* _RECORD LIST_
>> Begin

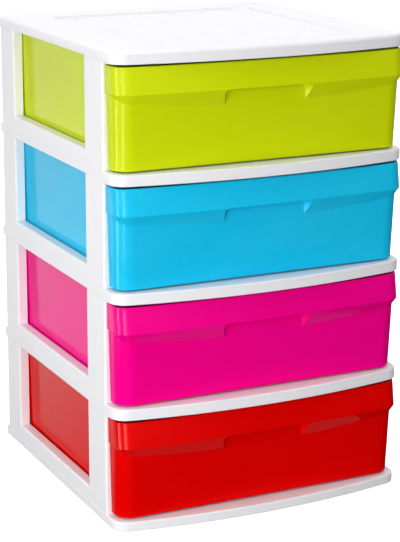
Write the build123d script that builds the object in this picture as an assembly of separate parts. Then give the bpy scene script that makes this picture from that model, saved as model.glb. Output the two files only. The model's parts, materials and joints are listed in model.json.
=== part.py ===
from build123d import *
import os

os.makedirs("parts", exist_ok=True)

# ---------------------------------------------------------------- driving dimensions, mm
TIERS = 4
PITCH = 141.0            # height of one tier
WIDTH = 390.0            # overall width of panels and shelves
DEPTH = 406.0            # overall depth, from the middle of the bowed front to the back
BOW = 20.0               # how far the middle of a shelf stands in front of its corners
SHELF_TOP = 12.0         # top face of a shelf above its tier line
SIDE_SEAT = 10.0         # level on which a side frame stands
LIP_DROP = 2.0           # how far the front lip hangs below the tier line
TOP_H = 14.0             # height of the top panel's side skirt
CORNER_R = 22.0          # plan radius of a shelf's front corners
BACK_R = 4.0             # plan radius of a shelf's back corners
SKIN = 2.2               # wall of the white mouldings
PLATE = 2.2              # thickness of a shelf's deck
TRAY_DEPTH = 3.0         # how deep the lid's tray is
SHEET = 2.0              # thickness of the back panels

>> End
>> Begin

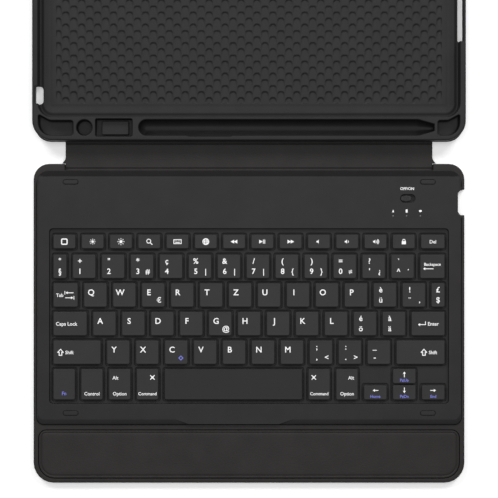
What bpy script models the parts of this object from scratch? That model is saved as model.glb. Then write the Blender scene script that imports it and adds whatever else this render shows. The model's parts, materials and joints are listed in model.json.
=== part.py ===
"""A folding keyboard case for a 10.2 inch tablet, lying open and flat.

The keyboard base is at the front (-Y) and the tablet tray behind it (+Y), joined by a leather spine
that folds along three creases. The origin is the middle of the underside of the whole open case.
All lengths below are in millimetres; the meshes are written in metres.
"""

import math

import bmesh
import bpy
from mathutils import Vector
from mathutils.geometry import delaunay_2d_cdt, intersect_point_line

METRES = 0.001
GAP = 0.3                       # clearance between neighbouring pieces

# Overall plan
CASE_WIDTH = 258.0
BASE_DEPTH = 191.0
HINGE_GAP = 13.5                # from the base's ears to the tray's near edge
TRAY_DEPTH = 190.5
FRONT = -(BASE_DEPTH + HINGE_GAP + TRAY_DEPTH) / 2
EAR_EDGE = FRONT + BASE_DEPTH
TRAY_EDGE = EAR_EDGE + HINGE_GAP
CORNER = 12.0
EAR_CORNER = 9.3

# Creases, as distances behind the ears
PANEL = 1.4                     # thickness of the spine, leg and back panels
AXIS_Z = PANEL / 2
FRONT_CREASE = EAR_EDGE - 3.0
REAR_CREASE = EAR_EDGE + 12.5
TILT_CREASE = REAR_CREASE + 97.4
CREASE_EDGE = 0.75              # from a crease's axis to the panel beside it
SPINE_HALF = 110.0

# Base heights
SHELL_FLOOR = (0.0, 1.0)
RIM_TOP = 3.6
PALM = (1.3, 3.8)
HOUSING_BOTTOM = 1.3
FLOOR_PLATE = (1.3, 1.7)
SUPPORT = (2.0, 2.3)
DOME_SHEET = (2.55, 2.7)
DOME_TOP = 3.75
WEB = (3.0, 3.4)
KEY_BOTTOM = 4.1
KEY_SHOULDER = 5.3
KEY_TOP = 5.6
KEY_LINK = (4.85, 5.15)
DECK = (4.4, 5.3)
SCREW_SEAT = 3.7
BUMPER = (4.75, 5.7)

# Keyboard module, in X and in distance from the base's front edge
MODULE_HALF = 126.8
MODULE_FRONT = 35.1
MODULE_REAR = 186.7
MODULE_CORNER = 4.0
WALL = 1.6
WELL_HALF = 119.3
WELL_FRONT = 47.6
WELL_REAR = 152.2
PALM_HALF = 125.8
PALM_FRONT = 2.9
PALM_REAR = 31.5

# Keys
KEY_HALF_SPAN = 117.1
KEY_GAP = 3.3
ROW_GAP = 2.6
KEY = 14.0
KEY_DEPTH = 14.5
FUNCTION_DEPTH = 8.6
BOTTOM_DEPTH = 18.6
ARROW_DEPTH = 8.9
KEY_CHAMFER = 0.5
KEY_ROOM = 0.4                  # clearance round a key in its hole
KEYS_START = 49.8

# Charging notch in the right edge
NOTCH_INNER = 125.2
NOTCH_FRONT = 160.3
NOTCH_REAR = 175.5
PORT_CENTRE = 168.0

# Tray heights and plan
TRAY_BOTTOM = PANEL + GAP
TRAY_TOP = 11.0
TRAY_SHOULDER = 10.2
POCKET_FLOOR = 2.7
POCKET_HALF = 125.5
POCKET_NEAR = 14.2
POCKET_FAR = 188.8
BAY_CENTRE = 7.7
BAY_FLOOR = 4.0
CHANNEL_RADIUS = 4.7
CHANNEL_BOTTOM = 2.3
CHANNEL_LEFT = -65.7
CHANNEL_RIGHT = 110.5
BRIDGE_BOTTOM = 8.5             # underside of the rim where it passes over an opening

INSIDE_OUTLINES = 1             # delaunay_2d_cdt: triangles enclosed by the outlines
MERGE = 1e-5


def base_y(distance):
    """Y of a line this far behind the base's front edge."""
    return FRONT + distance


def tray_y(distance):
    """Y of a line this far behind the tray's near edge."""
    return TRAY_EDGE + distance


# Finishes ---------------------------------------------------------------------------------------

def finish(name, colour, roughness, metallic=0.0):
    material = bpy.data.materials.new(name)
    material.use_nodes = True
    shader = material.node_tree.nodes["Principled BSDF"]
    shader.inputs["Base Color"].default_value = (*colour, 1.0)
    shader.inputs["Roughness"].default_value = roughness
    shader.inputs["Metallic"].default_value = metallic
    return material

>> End
>> Begin

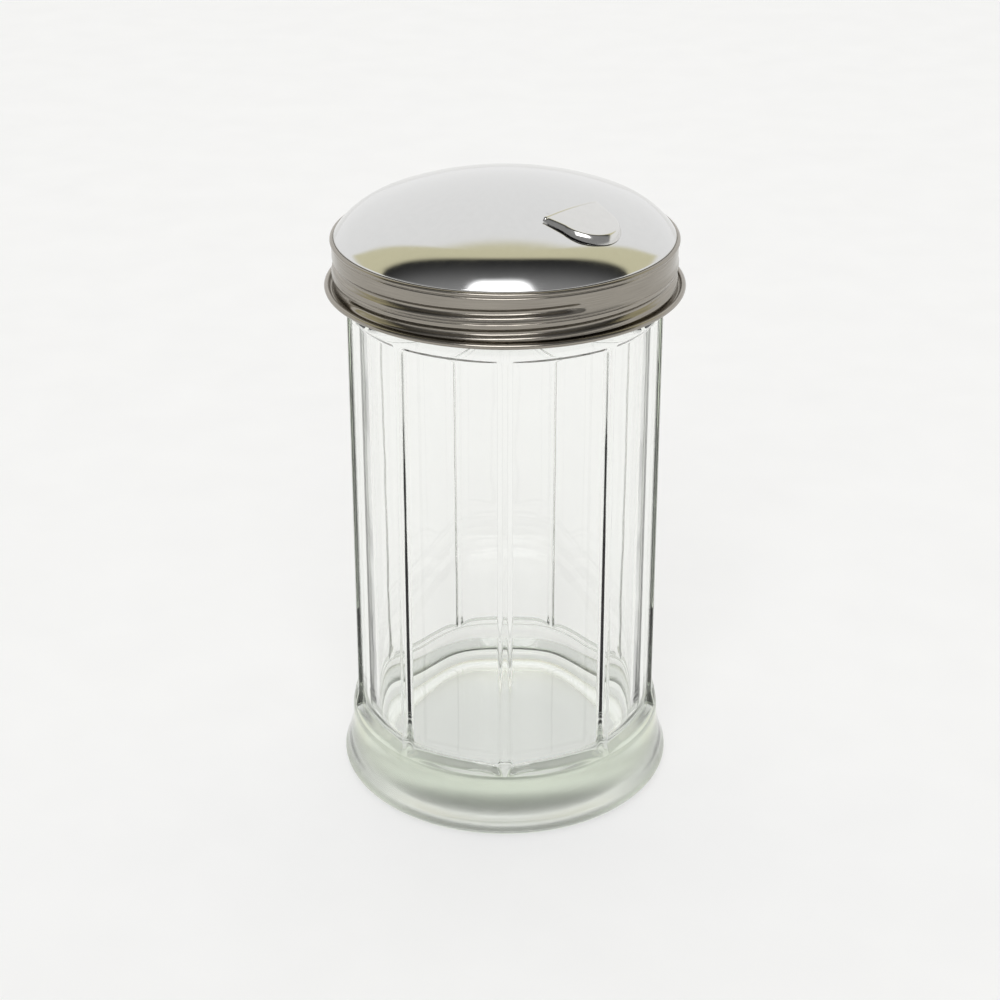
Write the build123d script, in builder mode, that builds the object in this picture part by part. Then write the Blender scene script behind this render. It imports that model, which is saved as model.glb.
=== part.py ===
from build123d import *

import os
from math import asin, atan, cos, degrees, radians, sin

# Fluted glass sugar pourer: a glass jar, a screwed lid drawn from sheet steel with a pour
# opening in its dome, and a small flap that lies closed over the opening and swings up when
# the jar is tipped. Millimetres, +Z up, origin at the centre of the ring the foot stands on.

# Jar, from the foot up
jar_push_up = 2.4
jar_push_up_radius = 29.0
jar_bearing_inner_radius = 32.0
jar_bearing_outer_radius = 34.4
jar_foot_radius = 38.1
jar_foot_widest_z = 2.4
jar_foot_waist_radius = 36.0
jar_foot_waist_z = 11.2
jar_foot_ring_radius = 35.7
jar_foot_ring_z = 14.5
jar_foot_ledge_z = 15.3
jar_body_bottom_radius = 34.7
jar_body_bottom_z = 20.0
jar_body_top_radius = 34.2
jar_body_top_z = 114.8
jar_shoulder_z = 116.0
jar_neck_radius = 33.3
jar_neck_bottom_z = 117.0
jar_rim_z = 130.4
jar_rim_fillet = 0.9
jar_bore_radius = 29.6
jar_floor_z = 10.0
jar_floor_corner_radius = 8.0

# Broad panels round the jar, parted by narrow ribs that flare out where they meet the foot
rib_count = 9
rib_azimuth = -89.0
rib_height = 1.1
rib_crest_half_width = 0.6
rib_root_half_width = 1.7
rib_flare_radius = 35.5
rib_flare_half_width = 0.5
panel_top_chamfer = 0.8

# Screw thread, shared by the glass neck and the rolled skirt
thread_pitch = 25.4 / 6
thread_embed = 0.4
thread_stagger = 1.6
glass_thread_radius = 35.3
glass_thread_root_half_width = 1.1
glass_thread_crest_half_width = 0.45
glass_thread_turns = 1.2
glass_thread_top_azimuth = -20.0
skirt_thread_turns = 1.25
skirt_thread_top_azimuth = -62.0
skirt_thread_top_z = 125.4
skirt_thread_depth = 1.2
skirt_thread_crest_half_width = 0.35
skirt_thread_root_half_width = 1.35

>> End

* _STATED EXERCISE_
Return the exact lines from the line with "What bpy script" to the line with "KEYS_START = 49.8", inclusive of both, with nothing added.

* _RESPONSE_
What bpy script models the parts of this object from scratch? That model is saved as model.glb. Then write the Blender scene script that imports it and adds whatever else this render shows. The model's parts, materials and joints are listed in model.json.
=== part.py ===
"""A folding keyboard case for a 10.2 inch tablet, lying open and flat.

The keyboard base is at the front (-Y) and the tablet tray behind it (+Y), joined by a leather spine
that folds along three creases. The origin is the middle of the underside of the whole open case.
All lengths below are in millimetres; the meshes are written in metres.
"""

import math

import bmesh
import bpy
from mathutils import Vector
from mathutils.geometry import delaunay_2d_cdt, intersect_point_line

METRES = 0.001
GAP = 0.3                       # clearance between neighbouring pieces

# Overall plan
CASE_WIDTH = 258.0
BASE_DEPTH = 191.0
HINGE_GAP = 13.5                # from the base's ears to the tray's near edge
TRAY_DEPTH = 190.5
FRONT = -(BASE_DEPTH + HINGE_GAP + TRAY_DEPTH) / 2
EAR_EDGE = FRONT + BASE_DEPTH
TRAY_EDGE = EAR_EDGE + HINGE_GAP
CORNER = 12.0
EAR_CORNER = 9.3

# Creases, as distances behind the ears
PANEL = 1.4                     # thickness of the spine, leg and back panels
AXIS_Z = PANEL / 2
FRONT_CREASE = EAR_EDGE - 3.0
REAR_CREASE = EAR_EDGE + 12.5
TILT_CREASE = REAR_CREASE + 97.4
CREASE_EDGE = 0.75              # from a crease's axis to the panel beside it
SPINE_HALF = 110.0

# Base heights
SHELL_FLOOR = (0.0, 1.0)
RIM_TOP = 3.6
PALM = (1.3, 3.8)
HOUSING_BOTTOM = 1.3
FLOOR_PLATE = (1.3, 1.7)
SUPPORT = (2.0, 2.3)
DOME_SHEET = (2.55, 2.7)
DOME_TOP = 3.75
WEB = (3.0, 3.4)
KEY_BOTTOM = 4.1
KEY_SHOULDER = 5.3
KEY_TOP = 5.6
KEY_LINK = (4.85, 5.15)
DECK = (4.4, 5.3)
SCREW_SEAT = 3.7
BUMPER = (4.75, 5.7)

# Keyboard module, in X and in distance from the base's front edge
MODULE_HALF = 126.8
MODULE_FRONT = 35.1
MODULE_REAR = 186.7
MODULE_CORNER = 4.0
WALL = 1.6
WELL_HALF = 119.3
WELL_FRONT = 47.6
WELL_REAR = 152.2
PALM_HALF = 125.8
PALM_FRONT = 2.9
PALM_REAR = 31.5

# Keys
KEY_HALF_SPAN = 117.1
KEY_GAP = 3.3
ROW_GAP = 2.6
KEY = 14.0
KEY_DEPTH = 14.5
FUNCTION_DEPTH = 8.6
BOTTOM_DEPTH = 18.6
ARROW_DEPTH = 8.9
KEY_CHAMFER = 0.5
KEY_ROOM = 0.4                  # clearance round a key in its hole
KEYS_START = 49.8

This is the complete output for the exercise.